▶ YOUR OBJECTIVE: Print the data exactly, leaving nothing out.

^^^^^^^^^^^^^^^^

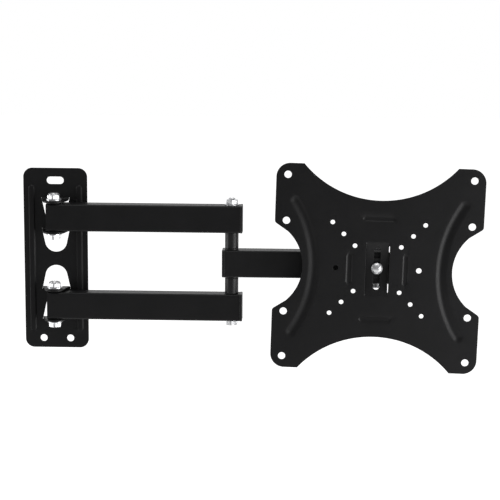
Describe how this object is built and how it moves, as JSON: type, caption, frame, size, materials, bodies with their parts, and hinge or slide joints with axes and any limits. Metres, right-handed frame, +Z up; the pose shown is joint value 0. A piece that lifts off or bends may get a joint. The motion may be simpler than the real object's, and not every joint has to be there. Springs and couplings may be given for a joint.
{
  "type": "full motion tv wall mount",
  "caption": "Folding wall mount for a small television: wall plate, paired long arms, short arm and a pressed plate that swivels, levels and tilts.",
  "frame": {"origin": "middle of the wall plate's back face, which lies on the wall", "axes": "+X along the stretched arms, +Y into the wall, +Z up; the television faces -Y"},
  "size_m": [0.506, 0.047, 0.23],
  "materials": {
    "black_paint": "satin black powder coat with a fine texture",
    "zinc": "bright zinc plate on steel",
    "black_plastic": "moulded black plastic, semi-matt"
  },
  "bodies": {
    "wall": {"wall_plate": "black_paint", "upper_hinge_bolt": "zinc", "upper_hinge_nut": "zinc", "upper_hinge_washer_top": "zinc", "upper_hinge_washer_bottom": "zinc", "lower_hinge_bolt": "zinc", "lower_hinge_nut": "zinc", "lower_hinge_washer_top": "zinc", "lower_hinge_washer_bottom": "zinc"},
    "long_arms": {"upper_long_arm": "black_paint", "upper_arm_cap": "black_plastic", "upper_hinge_bush_top": "black_plastic", "upper_hinge_bush_bottom": "black_plastic", "upper_elbow_spacer": "black_plastic", "lower_long_arm": "black_paint", "lower_arm_cap": "black_plastic", "lower_hinge_bush_top": "black_plastic", "lower_hinge_bush_bottom": "black_plastic", "lower_elbow_spacer": "black_plastic", "elbow_bolt": "zinc", "elbow_washer": "zinc", "elbow_nut": "zinc"},
    "short_arm": {"short_arm": "black_paint", "short_arm_cap": "black_plastic", "elbow_bush_top": "black_plastic", "elbow_bush_bottom": "black_plastic", "swivel_bush_top": "black_plastic", "swivel_bush_bottom": "black_plastic"},
    "swivel_head": {"swivel_bracket": "black_paint", "swivel_bolt": "zinc", "swivel_nut": "zinc", "swivel_washer_top": "zinc", "swivel_washer_bottom": "zinc"},
    "tilt_clamp": {"tilt_bolt": "zinc", "tilt_saddle": "black_paint", "tilt_washer": "zinc", "tilt_nut": "zinc"},
    "tv_plate": {"tv_plate": "black_paint"}
  },
  "joints": [
    {"name": "shoulder", "type": "hinge", "parent": "wall", "child": "long_arms", "pos_m": [0, -0.01506, 0], "axis": [0, 0, 1], "range_deg": [-180, 0]},
    {"name": "elbow", "type": "hinge", "parent": "long_arms", "child": "short_arm", "pos_m": [0.1965, -0.01506, 0], "axis": [0, 0, 1], "range_deg": [-120, 165]},
    {"name": "swivel", "type": "hinge", "parent": "short_arm", "child": "swivel_head", "pos_m": [0.3555, -0.01506, 0], "axis": [0, 0, -1], "range_deg": [-180, 4]},
    {"name": "level", "type": "hinge", "parent": "swivel_head", "child": "tilt_clamp", "pos_m": [0.3555, -0.04701, 0.0003], "axis": [0, 1, 0], "range_deg": [-6.6, 3.4]},
    {"name": "tilt", "type": "hinge", "parent": "tilt_clamp", "child": "tv_plate", "pos_m": [0.3555, -0.11601, 0.0003], "axis": [0.9997, 0, -0.0262], "range_deg": [-15, 15]}
  ]
}
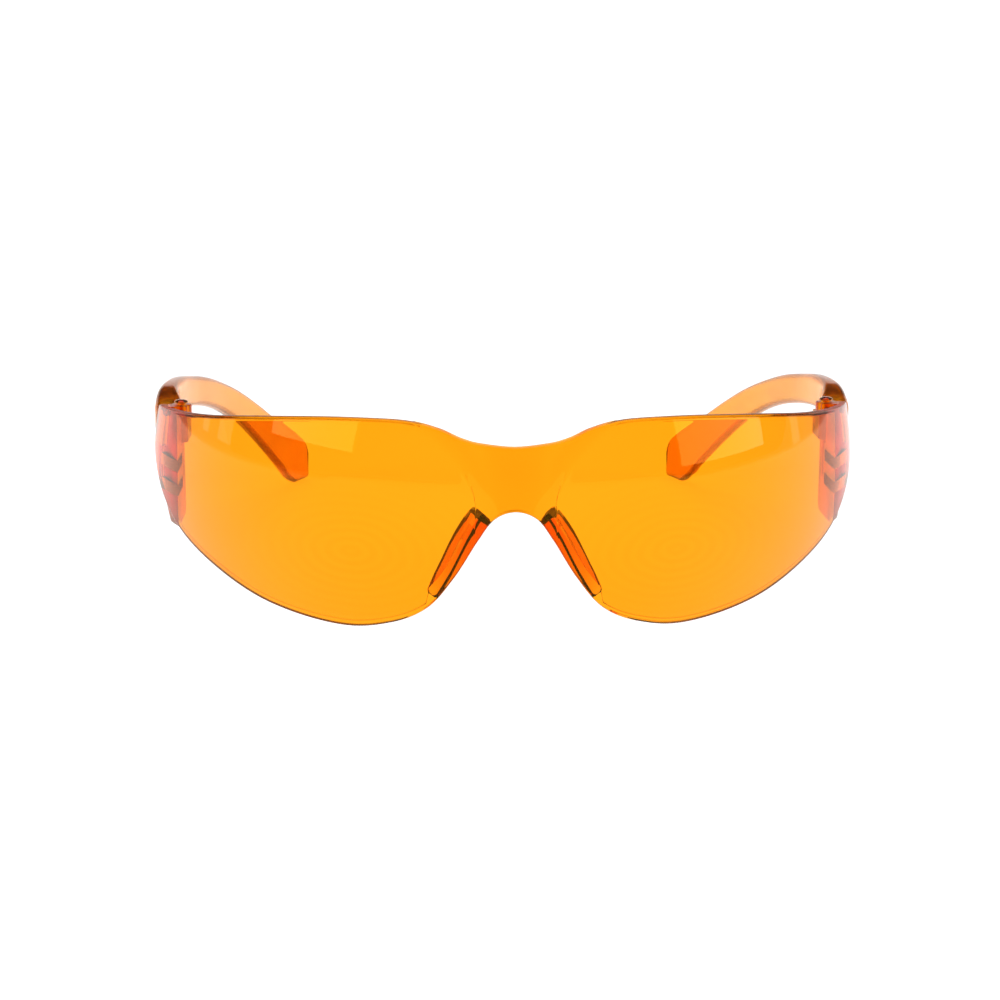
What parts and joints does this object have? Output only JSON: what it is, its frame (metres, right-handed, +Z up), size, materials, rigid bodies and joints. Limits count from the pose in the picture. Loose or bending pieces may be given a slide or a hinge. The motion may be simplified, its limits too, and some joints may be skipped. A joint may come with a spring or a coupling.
{
  "type": "safety glasses",
  "caption": "Frameless wraparound safety glasses: a curved one-piece tinted lens with integral nose rests and two folding temples on vertical hinge pins.",
  "frame": {"origin": "on the table under the middle of the glasses' box, with the lens's lower edge and both temple tips on z = 0", "axes": "+X towards the temple on the right seen from the front, +Y from the lens back to the temple tips, +Z up"},
  "size_m": [0.1438, 0.1536, 0.0411],
  "materials": {
    "lens_polycarbonate": "clear orange polycarbonate, polished, hard coated",
    "temple_polycarbonate": "clear orange polycarbonate, polished",
    "pin_plastic": "amber plastic, smooth"
  },
  "bodies": {
    "front": {"lens": "lens_polycarbonate", "hinge_pin_left": "pin_plastic", "hinge_pin_right": "pin_plastic"},
    "left_temple": {"temple_left": "temple_polycarbonate"},
    "right_temple": {"temple_right": "temple_polycarbonate"}
  },
  "joints": [
    {"name": "left_fold", "type": "hinge", "parent": "front", "child": "left_temple", "pos_m": [-0.0658, -0.02432, 0.031], "axis": [0, 0, -1], "range_deg": [0, 82]},
    {"name": "right_fold", "type": "hinge", "parent": "front", "child": "right_temple", "pos_m": [0.0658, -0.02432, 0.031], "axis": [0, 0, 1], "range_deg": [0, 94]}
  ]
}
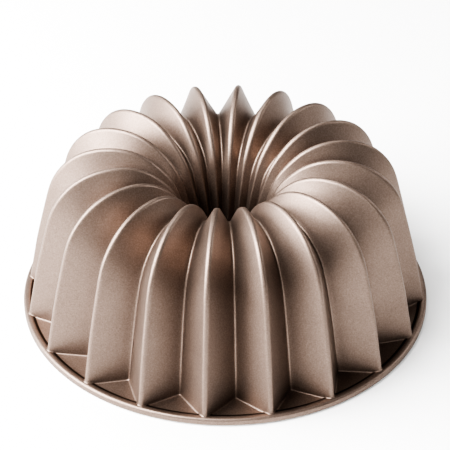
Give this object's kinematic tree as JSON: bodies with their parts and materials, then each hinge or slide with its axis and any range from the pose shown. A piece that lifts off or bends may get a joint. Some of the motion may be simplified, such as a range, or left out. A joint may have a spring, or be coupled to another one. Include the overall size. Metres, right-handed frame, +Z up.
{
  "type": "bundt pan",
  "caption": "Cast bundt cake pan with pleated walls, a tapered centre tube and a flat beaded rim, standing crown up on its rim.",
  "frame": {"origin": "centre of the pan's axis on the table plane, under the rim", "axes": "+Z up the tube axis through the crown; ridges of two pleats point along +X and -X, two along +Y and -Y"},
  "size_m": [0.26, 0.26, 0.107],
  "materials": {
    "casting": "bare cast aluminium on the resting face and the tube end",
    "lining": "satin release lining",
    "coat": "satin metallic rose-brown baked coat"
  },
  "bodies": {
    "root": {"cast_body": "casting", "nonstick_lining": "lining", "outer_coat": "coat"}
  },
  "joints": []
}
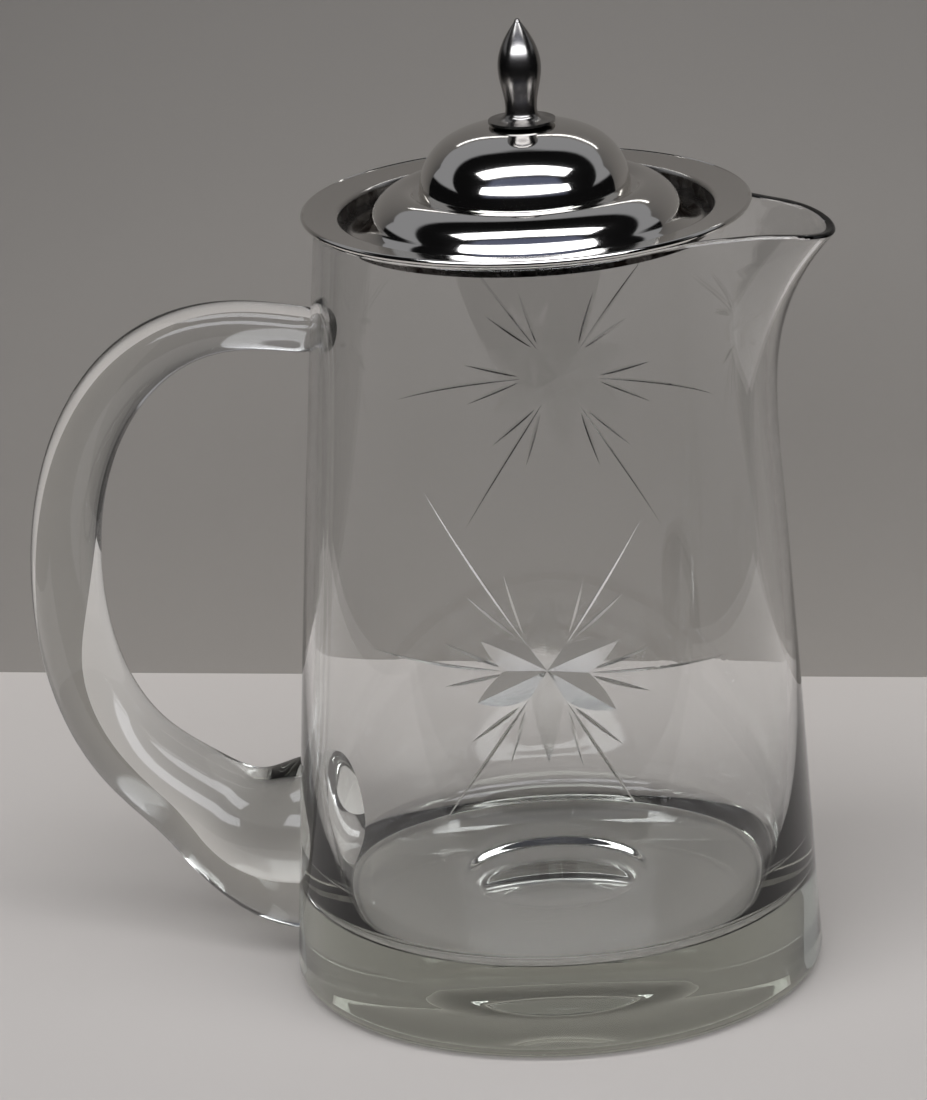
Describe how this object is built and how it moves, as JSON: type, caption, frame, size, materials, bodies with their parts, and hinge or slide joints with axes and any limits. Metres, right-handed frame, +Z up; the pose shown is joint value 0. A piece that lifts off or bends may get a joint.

^^^^^^^^^^^^^^^^

▶ SOLUTION TO THE EXERCISE:
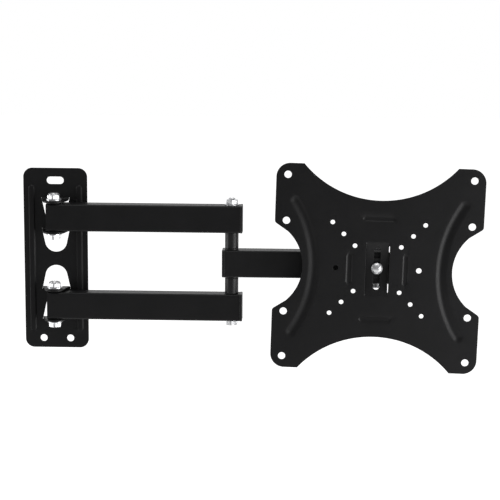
Describe how this object is built and how it moves, as JSON: type, caption, frame, size, materials, bodies with their parts, and hinge or slide joints with axes and any limits. Metres, right-handed frame, +Z up; the pose shown is joint value 0. A piece that lifts off or bends may get a joint. The motion may be simpler than the real object's, and not every joint has to be there. Springs and couplings may be given for a joint.
{
  "type": "full motion tv wall mount",
  "caption": "Folding wall mount for a small television: wall plate, paired long arms, short arm and a pressed plate that swivels, levels and tilts.",
  "frame": {"origin": "middle of the wall plate's back face, which lies on the wall", "axes": "+X along the stretched arms, +Y into the wall, +Z up; the television faces -Y"},
  "size_m": [0.506, 0.047, 0.23],
  "materials": {
    "black_paint": "satin black powder coat with a fine texture",
    "zinc": "bright zinc plate on steel",
    "black_plastic": "moulded black plastic, semi-matt"
  },
  "bodies": {
    "wall": {"wall_plate": "black_paint", "upper_hinge_bolt": "zinc", "upper_hinge_nut": "zinc", "upper_hinge_washer_top": "zinc", "upper_hinge_washer_bottom": "zinc", "lower_hinge_bolt": "zinc", "lower_hinge_nut": "zinc", "lower_hinge_washer_top": "zinc", "lower_hinge_washer_bottom": "zinc"},
    "long_arms": {"upper_long_arm": "black_paint", "upper_arm_cap": "black_plastic", "upper_hinge_bush_top": "black_plastic", "upper_hinge_bush_bottom": "black_plastic", "upper_elbow_spacer": "black_plastic", "lower_long_arm": "black_paint", "lower_arm_cap": "black_plastic", "lower_hinge_bush_top": "black_plastic", "lower_hinge_bush_bottom": "black_plastic", "lower_elbow_spacer": "black_plastic", "elbow_bolt": "zinc", "elbow_washer": "zinc", "elbow_nut": "zinc"},
    "short_arm": {"short_arm": "black_paint", "short_arm_cap": "black_plastic", "elbow_bush_top": "black_plastic", "elbow_bush_bottom": "black_plastic", "swivel_bush_top": "black_plastic", "swivel_bush_bottom": "black_plastic"},
    "swivel_head": {"swivel_bracket": "black_paint", "swivel_bolt": "zinc", "swivel_nut": "zinc", "swivel_washer_top": "zinc", "swivel_washer_bottom": "zinc"},
    "tilt_clamp": {"tilt_bolt": "zinc", "tilt_saddle": "black_paint", "tilt_washer": "zinc", "tilt_nut": "zinc"},
    "tv_plate": {"tv_plate": "black_paint"}
  },
  "joints": [
    {"name": "shoulder", "type": "hinge", "parent": "wall", "child": "long_arms", "pos_m": [0, -0.01506, 0], "axis": [0, 0, 1], "range_deg": [-180, 0]},
    {"name": "elbow", "type": "hinge", "parent": "long_arms", "child": "short_arm", "pos_m": [0.1965, -0.01506, 0], "axis": [0, 0, 1], "range_deg": [-120, 165]},
    {"name": "swivel", "type": "hinge", "parent": "short_arm", "child": "swivel_head", "pos_m": [0.3555, -0.01506, 0], "axis": [0, 0, -1], "range_deg": [-180, 4]},
    {"name": "level", "type": "hinge", "parent": "swivel_head", "child": "tilt_clamp", "pos_m": [0.3555, -0.04701, 0.0003], "axis": [0, 1, 0], "range_deg": [-6.6, 3.4]},
    {"name": "tilt", "type": "hinge", "parent": "tilt_clamp", "child": "tv_plate", "pos_m": [0.3555, -0.11601, 0.0003], "axis": [0.9997, 0, -0.0262], "range_deg": [-15, 15]}
  ]
}
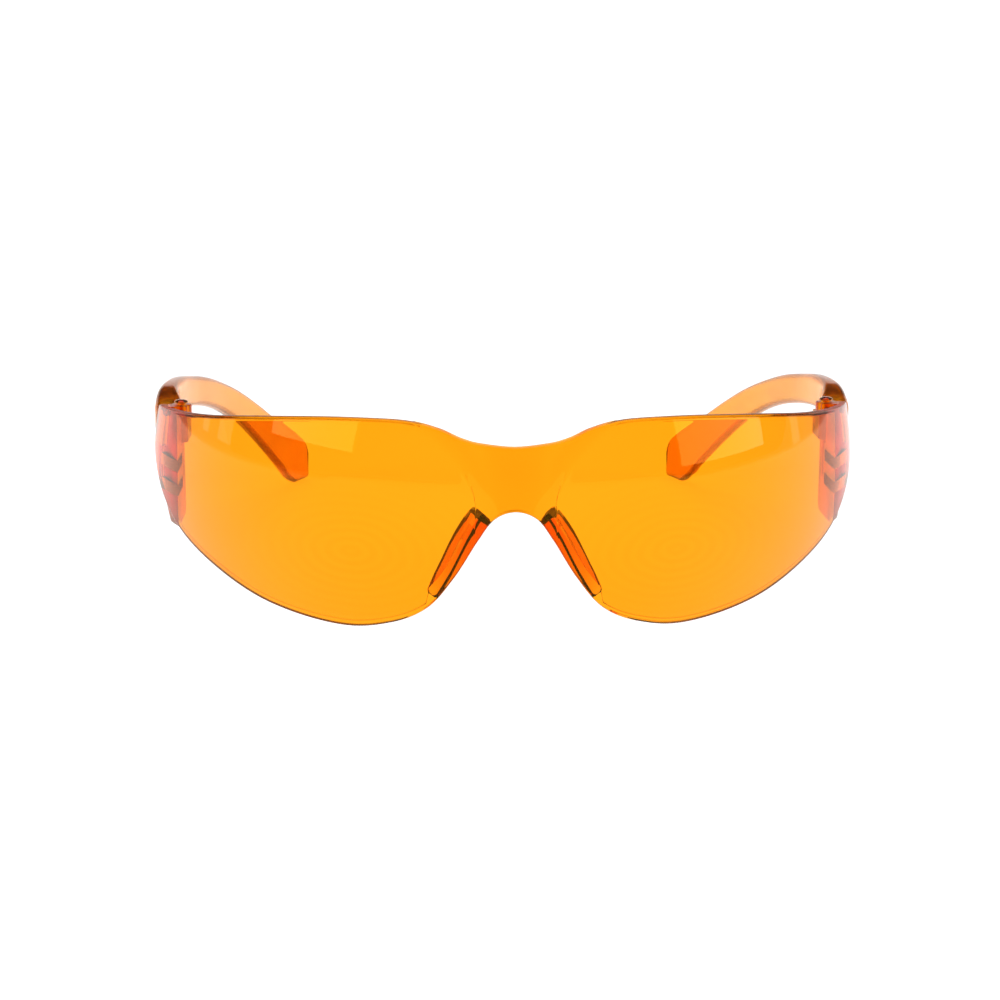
What parts and joints does this object have? Output only JSON: what it is, its frame (metres, right-handed, +Z up), size, materials, rigid bodies and joints. Limits count from the pose in the picture. Loose or bending pieces may be given a slide or a hinge. The motion may be simplified, its limits too, and some joints may be skipped. A joint may come with a spring or a coupling.
{
  "type": "safety glasses",
  "caption": "Frameless wraparound safety glasses: a curved one-piece tinted lens with integral nose rests and two folding temples on vertical hinge pins.",
  "frame": {"origin": "on the table under the middle of the glasses' box, with the lens's lower edge and both temple tips on z = 0", "axes": "+X towards the temple on the right seen from the front, +Y from the lens back to the temple tips, +Z up"},
  "size_m": [0.1438, 0.1536, 0.0411],
  "materials": {
    "lens_polycarbonate": "clear orange polycarbonate, polished, hard coated",
    "temple_polycarbonate": "clear orange polycarbonate, polished",
    "pin_plastic": "amber plastic, smooth"
  },
  "bodies": {
    "front": {"lens": "lens_polycarbonate", "hinge_pin_left": "pin_plastic", "hinge_pin_right": "pin_plastic"},
    "left_temple": {"temple_left": "temple_polycarbonate"},
    "right_temple": {"temple_right": "temple_polycarbonate"}
  },
  "joints": [
    {"name": "left_fold", "type": "hinge", "parent": "front", "child": "left_temple", "pos_m": [-0.0658, -0.02432, 0.031], "axis": [0, 0, -1], "range_deg": [0, 82]},
    {"name": "right_fold", "type": "hinge", "parent": "front", "child": "right_temple", "pos_m": [0.0658, -0.02432, 0.031], "axis": [0, 0, 1], "range_deg": [0, 94]}
  ]
}
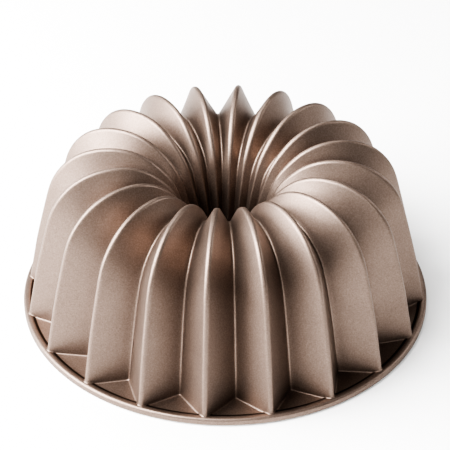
Give this object's kinematic tree as JSON: bodies with their parts and materials, then each hinge or slide with its axis and any range from the pose shown. A piece that lifts off or bends may get a joint. Some of the motion may be simplified, such as a range, or left out. A joint may have a spring, or be coupled to another one. Include the overall size. Metres, right-handed frame, +Z up.
{
  "type": "bundt pan",
  "caption": "Cast bundt cake pan with pleated walls, a tapered centre tube and a flat beaded rim, standing crown up on its rim.",
  "frame": {"origin": "centre of the pan's axis on the table plane, under the rim", "axes": "+Z up the tube axis through the crown; ridges of two pleats point along +X and -X, two along +Y and -Y"},
  "size_m": [0.26, 0.26, 0.107],
  "materials": {
    "casting": "bare cast aluminium on the resting face and the tube end",
    "lining": "satin release lining",
    "coat": "satin metallic rose-brown baked coat"
  },
  "bodies": {
    "root": {"cast_body": "casting", "nonstick_lining": "lining", "outer_coat": "coat"}
  },
  "joints": []
}
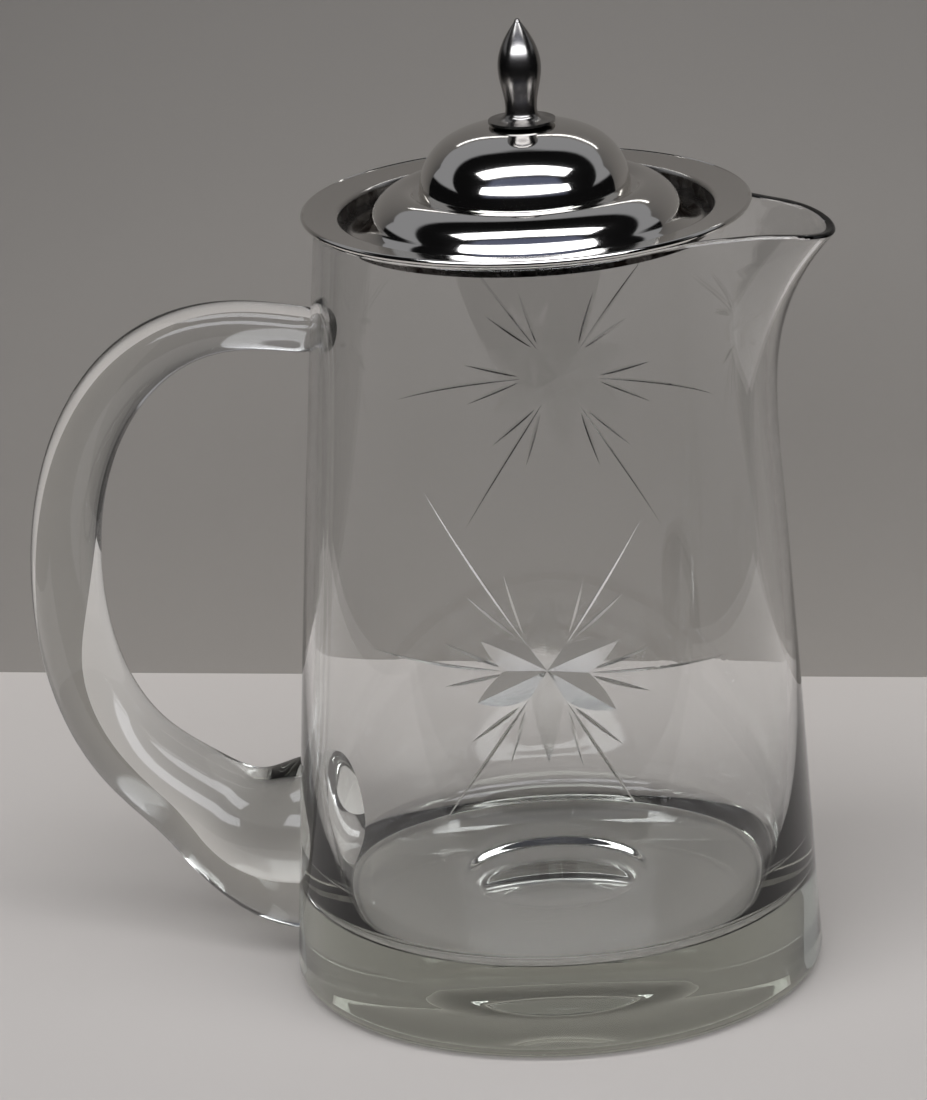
Describe how this object is built and how it moves, as JSON: type, caption, frame, size, materials, bodies with their parts, and hinge or slide joints with axes and any limits. Metres, right-handed frame, +Z up; the pose shown is joint value 0. A piece that lifts off or bends may get a joint.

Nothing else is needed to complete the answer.